[start of Recorded information]

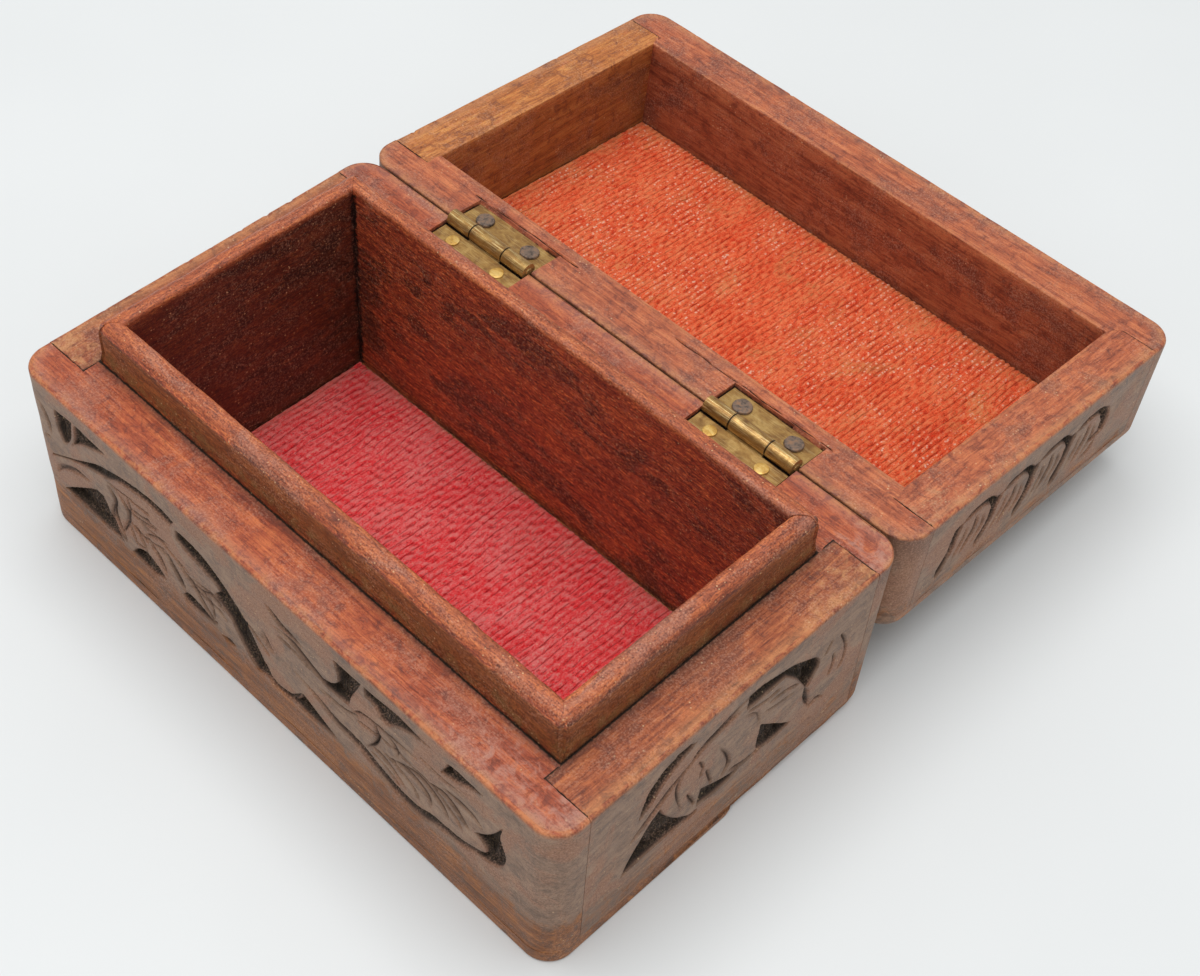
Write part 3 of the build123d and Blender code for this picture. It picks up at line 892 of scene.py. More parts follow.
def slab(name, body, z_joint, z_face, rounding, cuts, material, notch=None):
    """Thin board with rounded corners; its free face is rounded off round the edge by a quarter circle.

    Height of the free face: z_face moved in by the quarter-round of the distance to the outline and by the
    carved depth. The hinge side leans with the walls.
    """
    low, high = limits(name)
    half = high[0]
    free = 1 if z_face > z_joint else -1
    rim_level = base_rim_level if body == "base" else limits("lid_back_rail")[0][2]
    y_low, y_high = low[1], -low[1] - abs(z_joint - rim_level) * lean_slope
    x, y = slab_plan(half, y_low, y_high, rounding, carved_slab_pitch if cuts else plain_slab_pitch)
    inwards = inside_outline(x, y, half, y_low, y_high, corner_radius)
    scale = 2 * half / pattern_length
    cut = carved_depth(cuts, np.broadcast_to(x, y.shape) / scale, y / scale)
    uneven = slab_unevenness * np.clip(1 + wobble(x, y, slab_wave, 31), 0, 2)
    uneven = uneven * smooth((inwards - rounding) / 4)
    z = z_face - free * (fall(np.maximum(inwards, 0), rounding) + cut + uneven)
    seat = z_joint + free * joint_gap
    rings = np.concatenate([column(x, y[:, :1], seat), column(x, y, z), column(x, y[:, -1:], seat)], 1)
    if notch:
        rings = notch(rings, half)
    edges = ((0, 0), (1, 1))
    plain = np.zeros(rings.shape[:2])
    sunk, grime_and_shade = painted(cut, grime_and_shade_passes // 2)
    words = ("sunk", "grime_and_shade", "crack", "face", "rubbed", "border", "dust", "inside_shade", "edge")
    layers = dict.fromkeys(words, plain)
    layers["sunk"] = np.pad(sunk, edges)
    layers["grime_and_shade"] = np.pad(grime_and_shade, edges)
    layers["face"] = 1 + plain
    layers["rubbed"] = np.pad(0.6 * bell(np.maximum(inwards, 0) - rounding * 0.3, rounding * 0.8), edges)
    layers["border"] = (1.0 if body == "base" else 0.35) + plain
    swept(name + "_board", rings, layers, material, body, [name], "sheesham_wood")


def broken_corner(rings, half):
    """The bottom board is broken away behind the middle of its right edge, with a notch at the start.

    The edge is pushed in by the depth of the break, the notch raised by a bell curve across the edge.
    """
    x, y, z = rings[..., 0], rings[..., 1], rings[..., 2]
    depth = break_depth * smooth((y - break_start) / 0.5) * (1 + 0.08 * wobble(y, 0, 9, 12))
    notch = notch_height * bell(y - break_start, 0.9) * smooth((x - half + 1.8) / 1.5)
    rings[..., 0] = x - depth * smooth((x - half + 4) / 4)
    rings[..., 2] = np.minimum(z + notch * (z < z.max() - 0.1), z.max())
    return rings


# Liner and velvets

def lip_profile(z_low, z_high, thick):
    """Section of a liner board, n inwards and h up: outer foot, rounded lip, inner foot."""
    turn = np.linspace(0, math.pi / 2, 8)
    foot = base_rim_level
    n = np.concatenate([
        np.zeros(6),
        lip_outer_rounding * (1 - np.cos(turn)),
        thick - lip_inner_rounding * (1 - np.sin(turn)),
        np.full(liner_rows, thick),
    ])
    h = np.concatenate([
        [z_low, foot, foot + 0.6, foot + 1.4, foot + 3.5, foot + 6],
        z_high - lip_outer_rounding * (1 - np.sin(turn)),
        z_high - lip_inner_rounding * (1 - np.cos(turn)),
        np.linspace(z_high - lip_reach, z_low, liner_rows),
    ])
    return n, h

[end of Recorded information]

■ Work to do
The lines from the top of the data above down to the line containing "a quarter circle." are to be copied exactly; no other line should appear.

■ Finished task
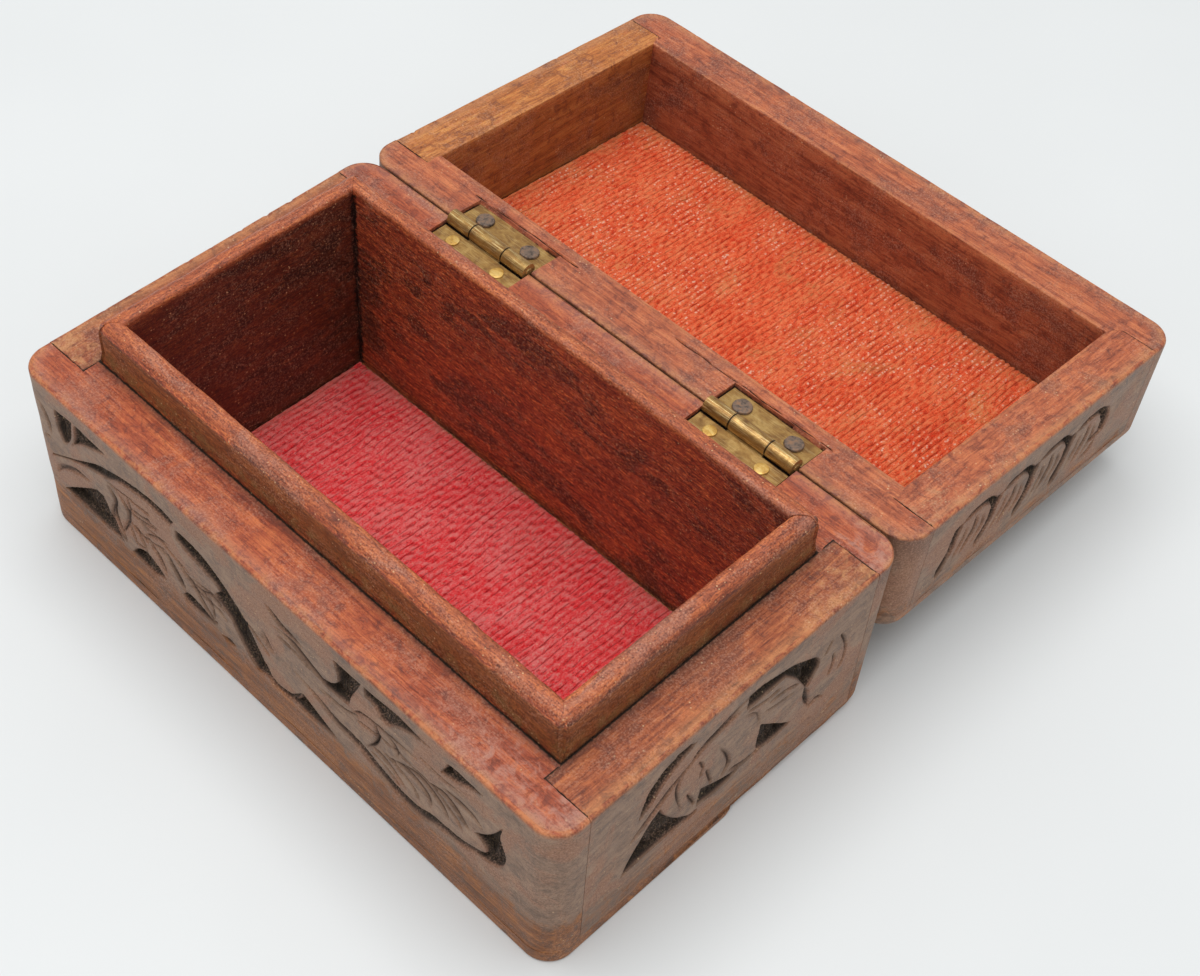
Write part 3 of the build123d and Blender code for this picture. It picks up at line 892 of scene.py. More parts follow.
def slab(name, body, z_joint, z_face, rounding, cuts, material, notch=None):
    """Thin board with rounded corners; its free face is rounded off round the edge by a quarter circle.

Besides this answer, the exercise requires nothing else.